SPEAKER_00Oh beautiful. Well, thank you so much for having me for. This was so nice today.
SPEAKER_02Very, very cool. I enjoyed it. Um so today was Yoga Teacher Talking Yoga, it's a podcast where we do just that, and we've just done that now. Maybe I have another idea in the future about having a a conversation with and certainly get you back on and dive deeper into the quantum field and the realm and all that stuff.
SPEAKER_00I would love that. Absolutely love that.
SPEAKER_02Until then, Bee, thank you very much.
SPEAKER_00Thank you, Paul.

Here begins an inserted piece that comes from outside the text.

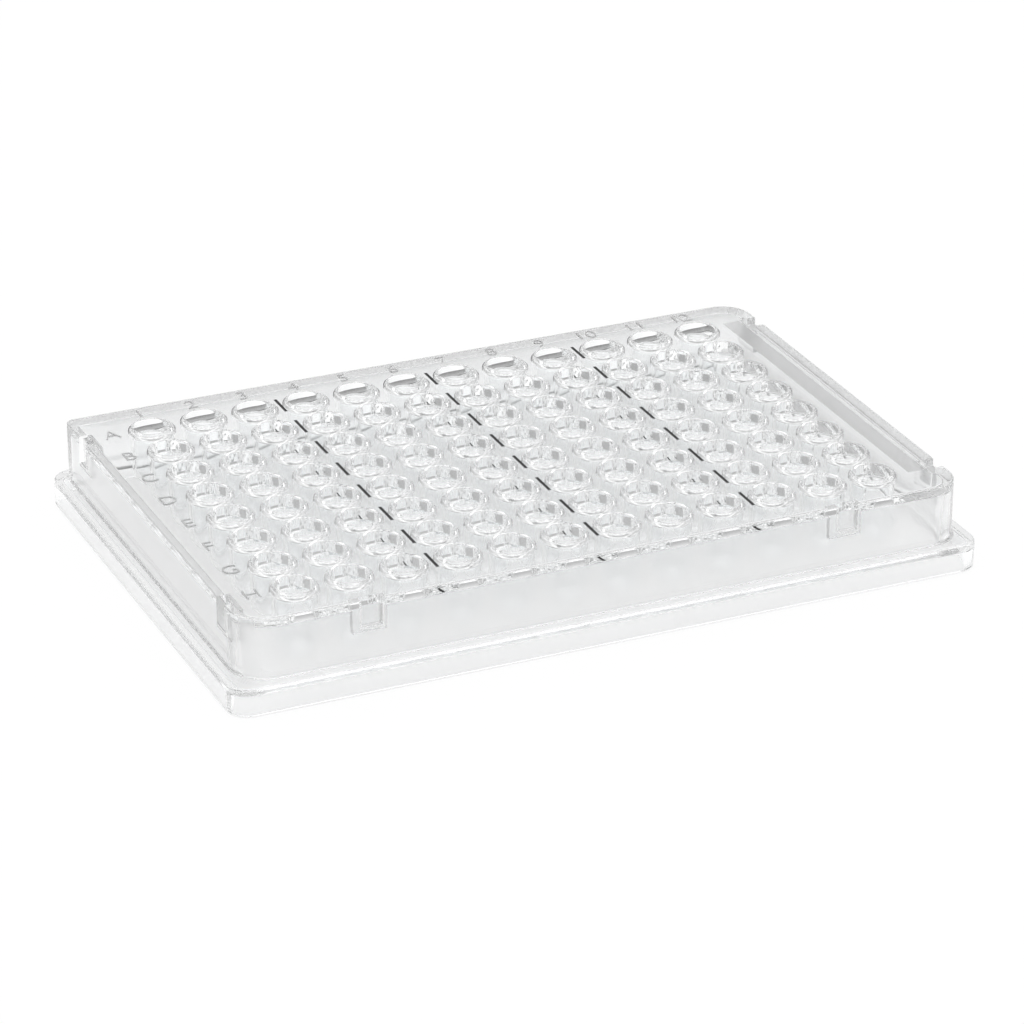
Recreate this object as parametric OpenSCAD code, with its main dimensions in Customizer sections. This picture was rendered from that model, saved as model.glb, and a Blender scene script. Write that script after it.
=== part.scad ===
// Multiwell plate: one clear moulding with a grid of round-bottomed wells
// hanging from a flat deck, a skirt with a stepped foot, small pockets in the
// skirt, and printed dashes between some of the columns.
// Frame: origin at the centre of the footprint on the bench, +Z up, X along
// the columns' numbers, row A at +Y, column 1 at -X.

/* [Well grid] */
// Number of columns along X
cols = 12; // [2:1:16]
// Number of rows along Y
rows = 8; // [2:1:12]
// Distance between the centres of neighbouring wells
pitch = 9; // [8.6:0.1:12]
// Distance from the foot's short side to the centre of the first column
edge_x = 14.38; // [13.5:0.01:20]
// Distance from the foot's long side to the centre of the first row
edge_y = 11.24; // [10.8:0.01:16]

/* [Foot and skirt] */
// Height of the foot's upright face
foot_h = 4.7; // [3:0.1:7]
// Thickness of the foot's upright face
foot_t = 1.4; // [1:0.1:2]
// Width of the ledge between the foot's face and the skirt
ledge_w = 2.4; // [1.2:0.1:3]
// Thickness of the ledge
ledge_t = 1.4; // [1:0.1:2]
// Thickness of the skirt wall
wall_t = 1.7; // [1:0.1:2.2]
// Corner radius of the foot
foot_r = 3.6; // [3:0.1:6]
// Corner radii of the skirt at wells A1, A12, H12 and H1
skirt_r = [1.4, 5.0, 5.0, 6.0]; // [1:0.1:8]
// Width of the small bevel along the upper edges of the deck and the foot
bevel = 0.35; // [0.1:0.05:0.6]

/* [Deck] */
// Height of the deck's upper face above the bench
deck_z = 14.65; // [13:0.05:20]
// Thickness of the deck
deck_t = 1.8; // [1:0.1:2.4]
// Width of the bare, slightly sunk label strip on the deck's right margin
strip_w = 3.2; // [2:0.1:4]
// Distance from the last column's centre to the strip
strip_gap = 5.6; // [4.8:0.1:6]
// Depth of the label strip
strip_d = 0.12; // [0.05:0.01:0.4]

/* [Wells] */
// Inner diameter of a well at its mouth
well_d = 6; // [4:0.1:7]
// Inner diameter of a well where its round bottom begins
well_low_d = 5.8; // [3.6:0.1:6]
// Depth of a well from the top of its rim
well_depth = 11.2; // [7:0.1:11.6]
// Thickness of a well's wall and floor
well_t = 0.6; // [0.5:0.05:0.8]
// Height of a well's rim above the deck
rim_h = 0.45; // [0.2:0.05:1]
// Width of the bevel inside the rim
rim_bevel = 0.25; // [0.05:0.05:0.35]
// Width of the rim's flat top
rim_land = 0.1; // [0.05:0.05:0.4]
// Width of the whole rim, with the collar that slopes down to the deck
collar_w = 0.8; // [0.5:0.1:1.2]

/* [Skirt pockets] */
// Length of a pocket along the skirt
pocket_w = 3.4; // [2:0.1:6]
// Depth of a pocket into the skirt
pocket_d = 1.5; // [0.6:0.1:1.8]
// Height of a pocket, measured down from the deck
pocket_h = 4.6; // [3:0.1:6]
// Thickness of the moulding round the inside of a pocket
pocket_t = 1.1; // [0.8:0.1:1.7]
// Columns, counted from each end, at which the front skirt has its pockets
pocket_col = 2; // [1:1:4]

/* [Printed dashes] */
// Columns after which a line of dashes is printed
mark_after = [3, 6, 9]; // [1:1:11]
// Length of one dash
mark_l = 5.1; // [2:0.1:7]
// Width of one dash
mark_w = 0.5; // [0.2:0.02:0.8]
// Thickness of the ink
mark_t = 0.04; // [0.02:0.01:0.1]
// Clearance between a dash and the collars beside it
mark_gap = 0.1; // [0:0.05:0.4]

/* [Hidden] */
$fn = 96;
cut = 1;                                    // how far a cutter runs past a face
foot_l = (cols - 1) * pitch + 2 * edge_x;
foot_w = (rows - 1) * pitch + 2 * edge_y;
skirt_l = foot_l - 2 * ledge_w;
skirt_w = foot_w - 2 * ledge_w;
first_x = -(cols - 1) * pitch / 2;
first_y = (rows - 1) * pitch / 2;
rim_z = deck_z + rim_h;
bowl_r = well_low_d / 2;
bowl_z = rim_z - well_depth + bowl_r;       // centre of the round bottom
neck_r = well_d / 2 + well_t;                // outside of a well under the deck
crest_r = well_d / 2 + rim_bevel + rim_land;
collar_r = min(well_d / 2 + collar_w, (pitch - mark_w) / 2 - mark_gap);
collar_sink = 0.1;                          // how far a collar reaches into the deck
pocket_z = deck_z - pocket_h;

// Rectangle centred on the origin whose corners, from -X+Y clockwise, have
// the four given radii.
module rounded_rect(l, w, radii) {
    spots = [[-1, 1], [1, 1], [1, -1], [-1, -1]];
    difference() {
        square([l, w], center = true);
        for (i = [0 : 3])
            translate([spots[i][0] * l / 2, spots[i][1] * w / 2])
                square(2 * radii[i], center = true);
    }
    for (i = [0 : 3])
        translate([spots[i][0] * (l / 2 - radii[i]), spots[i][1] * (w / 2 - radii[i])])
            circle(radii[i]);
}

// Upright block on the rounded rectangle.
module block(l, w, h, radii) {
    linear_extrude(h) rounded_rect(l, w, radii);
}

// Bar of triangular section that bevels one long upper edge of a block.
module bevel_bar(length, w, h, size) {
    translate([0, w / 2, h])
        rotate([45, 0, 0])
            cube([length, sqrt(2) * size, 2 * size], center = true);
}

// Block whose four straight upper edges are bevelled.
module bevelled_block(l, w, h, radii, size) {
    difference() {
        block(l, w, h, radii);
        for (side = [0, 180]) {
            rotate(side) bevel_bar(l + 2 * cut, w, h, size);
            rotate(side + 90) bevel_bar(w + 2 * cut, l, h, size);
        }
    }
}

// Inner radii of a hollow that keeps the wall's thickness round its corners.
function inner_radii(radii, t) = [for (r = radii) max(r - t, 0.5)];

// Solid envelope of foot and skirt.
module envelope() {
    bevelled_block(foot_l, foot_w, foot_h, [foot_r, foot_r, foot_r, foot_r], bevel);
    bevelled_block(skirt_l, skirt_w, deck_z, skirt_r, bevel);
}

// Hollow under the deck, wider inside the foot.
module underside() {
    foot_in = foot_r - foot_t;
    translate([0, 0, -cut])
        block(foot_l - 2 * foot_t, foot_w - 2 * foot_t, foot_h - ledge_t + cut,
              [foot_in, foot_in, foot_in, foot_in]);
    translate([0, 0, -cut])
        block(skirt_l - 2 * wall_t, skirt_w - 2 * wall_t, deck_z - deck_t + cut,
              inner_radii(skirt_r, wall_t));
}

// Places its children at every well centre.
module at_wells() {
    for (c = [0 : cols - 1], r = [0 : rows - 1])
        translate([first_x + c * pitch, first_y - r * pitch, 0]) children();
}

// Outside of one well, from its round bottom to the collar round its mouth.
module well_body() {
    translate([0, 0, bowl_z]) {
        sphere(bowl_r + well_t);
        cylinder(h = deck_z - deck_t / 2 - bowl_z, r1 = bowl_r + well_t, r2 = neck_r);
    }
    spread = (collar_r - crest_r) * (rim_h + collar_sink) / rim_h;
    translate([0, 0, deck_z - collar_sink])
        cylinder(h = rim_h + collar_sink, r1 = crest_r + spread, r2 = crest_r);
}

// Inside of one well, open at the top.
module well_bore() {
    translate([0, 0, bowl_z]) {
        sphere(bowl_r);
        cylinder(h = rim_z - bowl_z, r1 = bowl_r, r2 = well_d / 2);
    }
    translate([0, 0, rim_z - rim_bevel])
        cylinder(h = rim_bevel + cut, r1 = well_d / 2, r2 = well_d / 2 + rim_bevel + cut);
}

// Places its children at every pocket, with +Y pointing out of the skirt.
module at_pockets() {
    for (side = [-1, 1], y = [-first_y, first_y])
        translate([side * skirt_l / 2, y, 0]) rotate(-90 * side) children();
    for (side = [-1, 1])
        translate([-side * (first_x + (pocket_col - 1) * pitch), -skirt_w / 2, 0])
            rotate(180) children();
}

// Boss that keeps the moulding closed round the inside of a pocket.
module pocket_boss() {
    boss_w = pocket_w + 2 * pocket_t;
    translate([-boss_w / 2, -pocket_d - pocket_t, pocket_z - pocket_t])
        cube([boss_w, pocket_d + pocket_t - wall_t / 2,
              deck_z - deck_t / 2 - pocket_z + pocket_t]);
}

// Space that a pocket takes out of the skirt and the deck's edge.
module pocket_cut() {
    translate([-pocket_w / 2, -pocket_d, pocket_z])
        cube([pocket_w, pocket_d + cut, pocket_h + cut]);
}

// Sunk strip on the deck beyond the last column.
module label_strip() {
    strip_l = (rows - 1) * pitch + strip_w;
    translate([-first_x + strip_gap, -strip_l / 2, deck_z - strip_d])
        cube([strip_w, strip_l, strip_d + cut]);
}

module plate() {
    color([0.93, 0.95, 0.95, 0.55])
        difference() {
            union() {
                difference() {
                    envelope();
                    underside();
                }
                at_pockets() pocket_boss();
                at_wells() well_body();
            }
            at_wells() well_bore();
            at_pockets() pocket_cut();
            label_strip();
        }
}

// Dashes lie in the narrowest gap between two columns, one on each row.
module column_dashes() {
    color([0.06, 0.06, 0.07])
        for (c = [for (after = mark_after) if (after < cols) after], r = [0 : rows - 1])
            translate([first_x + (c - 0.5) * pitch, first_y - r * pitch, deck_z + mark_t / 2])
                cube([mark_w, mark_l, mark_t], center = true);
}

plate();
column_dashes();
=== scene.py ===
import math

import bmesh
import bpy
import numpy as np
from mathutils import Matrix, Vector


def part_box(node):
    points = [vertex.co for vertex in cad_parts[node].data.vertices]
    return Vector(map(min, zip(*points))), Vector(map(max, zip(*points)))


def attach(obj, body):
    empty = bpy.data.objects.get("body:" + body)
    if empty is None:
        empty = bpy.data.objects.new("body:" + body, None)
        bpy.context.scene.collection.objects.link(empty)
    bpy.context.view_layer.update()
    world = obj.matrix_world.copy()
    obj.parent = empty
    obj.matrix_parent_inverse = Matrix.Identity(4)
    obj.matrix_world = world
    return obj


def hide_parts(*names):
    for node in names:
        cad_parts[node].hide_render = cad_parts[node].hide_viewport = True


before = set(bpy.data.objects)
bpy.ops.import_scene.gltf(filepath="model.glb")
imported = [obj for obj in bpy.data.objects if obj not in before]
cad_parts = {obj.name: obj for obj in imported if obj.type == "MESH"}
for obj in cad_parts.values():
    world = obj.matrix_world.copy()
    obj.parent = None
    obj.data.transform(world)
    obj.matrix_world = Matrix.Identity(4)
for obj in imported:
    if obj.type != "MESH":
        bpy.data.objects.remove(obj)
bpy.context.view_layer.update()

bl_info = {
    "name": "Clear well plate",
    "version": (1, 0, 0),
    "blender": (4, 5, 0),
    "location": "3D View > Sidebar > Well Plate",
    "description": "Builds the clear moulding of a well plate round its packed solids",
    "category": "Add Mesh",
}

MM = 0.001
PLATE_LOW, PLATE_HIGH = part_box("plate")
FOOT_LENGTH = PLATE_HIGH.x - PLATE_LOW.x
FOOT_WIDTH = PLATE_HIGH.y - PLATE_LOW.y
RIM_HEIGHT = PLATE_HIGH.z
ROW_LETTERS = "ABCDEFGH"
FONT_SIZE_PER_HEIGHT = 1.35
# Points that round to the same multiple of this step are one point.
WELD_STEP = 1e-6
# Faces that meet at more than this angle, in degrees, keep a sharp edge.
SHARP_ANGLE = 35

# Width of a rim's flat top, and how sharply the collar steepens towards it.
RIM_LAND = 0.05 * MM
COLLAR_POWER = 2.5
COLLAR_STEPS = 6
# Radii where a well's outside meets the deck, along the foot's lower edges, and the
# least that a corner keeps when its rectangle is drawn in.
WELL_FILLET = 0.3 * MM
FOOT_LOW_ROUND = 0.2 * MM
LEAST_CORNER = 0.2 * MM

# The moulded faces' slow waves: how many to a metre, and how far they rise.
WAVE_SCALE = 140.0
WAVE_RISE = 0.02 * MM

# Heights above the horizon between which the tent grows brighter.
HORIZON_START = math.radians(5)
HORIZON_STOP = math.radians(75)
# Painted shadow on the floor round the foot: how far it reaches, the width over which it
# fades out beyond that, and the width over which it gives way to the painted shade inside the
# foot.
SHADE_REACH = 10 * MM
SHADE_BORDER = 15 * MM
INNER_BORDER = 1.5 * MM
# Greatest share of the floor's look that is its own glow. The rest is lit from above.
MOST_GLOW = 0.975
# How white and how dull the part of the floor is that is lit from above.
FLOOR_WHITE = 0.9
FLOOR_ROUGHNESS = 0.9
# Light crosses the clear walls and wells many times before it leaves the plate.
BOUNCES = 128
CLEAR_BOUNCES = 32


# Property helpers

def length(name, text, mm):
    """A size in the scene's metres, written in millimetres."""
    return bpy.props.FloatProperty(
        name=name, description=text, default=mm * MM, min=0.0, precision=5,
        unit="LENGTH", subtype="DISTANCE")


def amount(name, text, value, high=1.0):
    """A plain number from nought to high."""
    return bpy.props.FloatProperty(
        name=name, description=text, default=value, min=0.0, max=high)


def count(name, text, value, low, high):
    """A whole number."""
    return bpy.props.IntProperty(
        name=name, description=text, default=value, min=low, max=high)


def colour(name, text, value):
    """A linear colour."""
    return bpy.props.FloatVectorProperty(
        name=name, description=text, default=value, min=0.0, max=1.0,
        size=3, subtype="COLOR")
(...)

Now let's stay.
SPEAKER_02We hope you enjoyed hearing about how B has combined her yoga into her midwifery, which are all the very best at Westmead the Aurelia Centre. We're delighted that our next interview will be with Sarah Bunny, who's carved out a major presence in training yoga teachers across Southeast Asia, guiding her students into their own sense of empowerment. We look forward to seeing you then. Betty was such an interesting guest, so self-aware, with a real handle on things. She had an interesting phrase in sitting in the uncomfortable. And I thought we'd let her explain that a little bit more. What did you mean by sitting with the uncomfortability?
SPEAKER_00Mmm, so it was the first time that I had really done heated yoga, so the room would be up to like 32 degrees, and you would be doing different arsenas or different poses. Ah, and with just like the sweat dripping off your face, like oh I think I was also a bit like OCD with like cleanliness before all this. Because then with like sitting with like your face sweating, your back sweating, and then even when you're coming into like say eagle rap where your hands are like coming together, like having to touch like your sticky body was just like but reaping the benefits afterwards was just like oh turns out none of that actually matters, and what actually matters is like the practice, the focus, like it just goes beyond all of the things that you think like that aren't really all that important, and I think that that in itself was a really big lesson for me because it's like oh no, your focus is what is your drive, your focus is what creates your reality, all the other things, other opinions, other things on the side don't really matter. Yeah.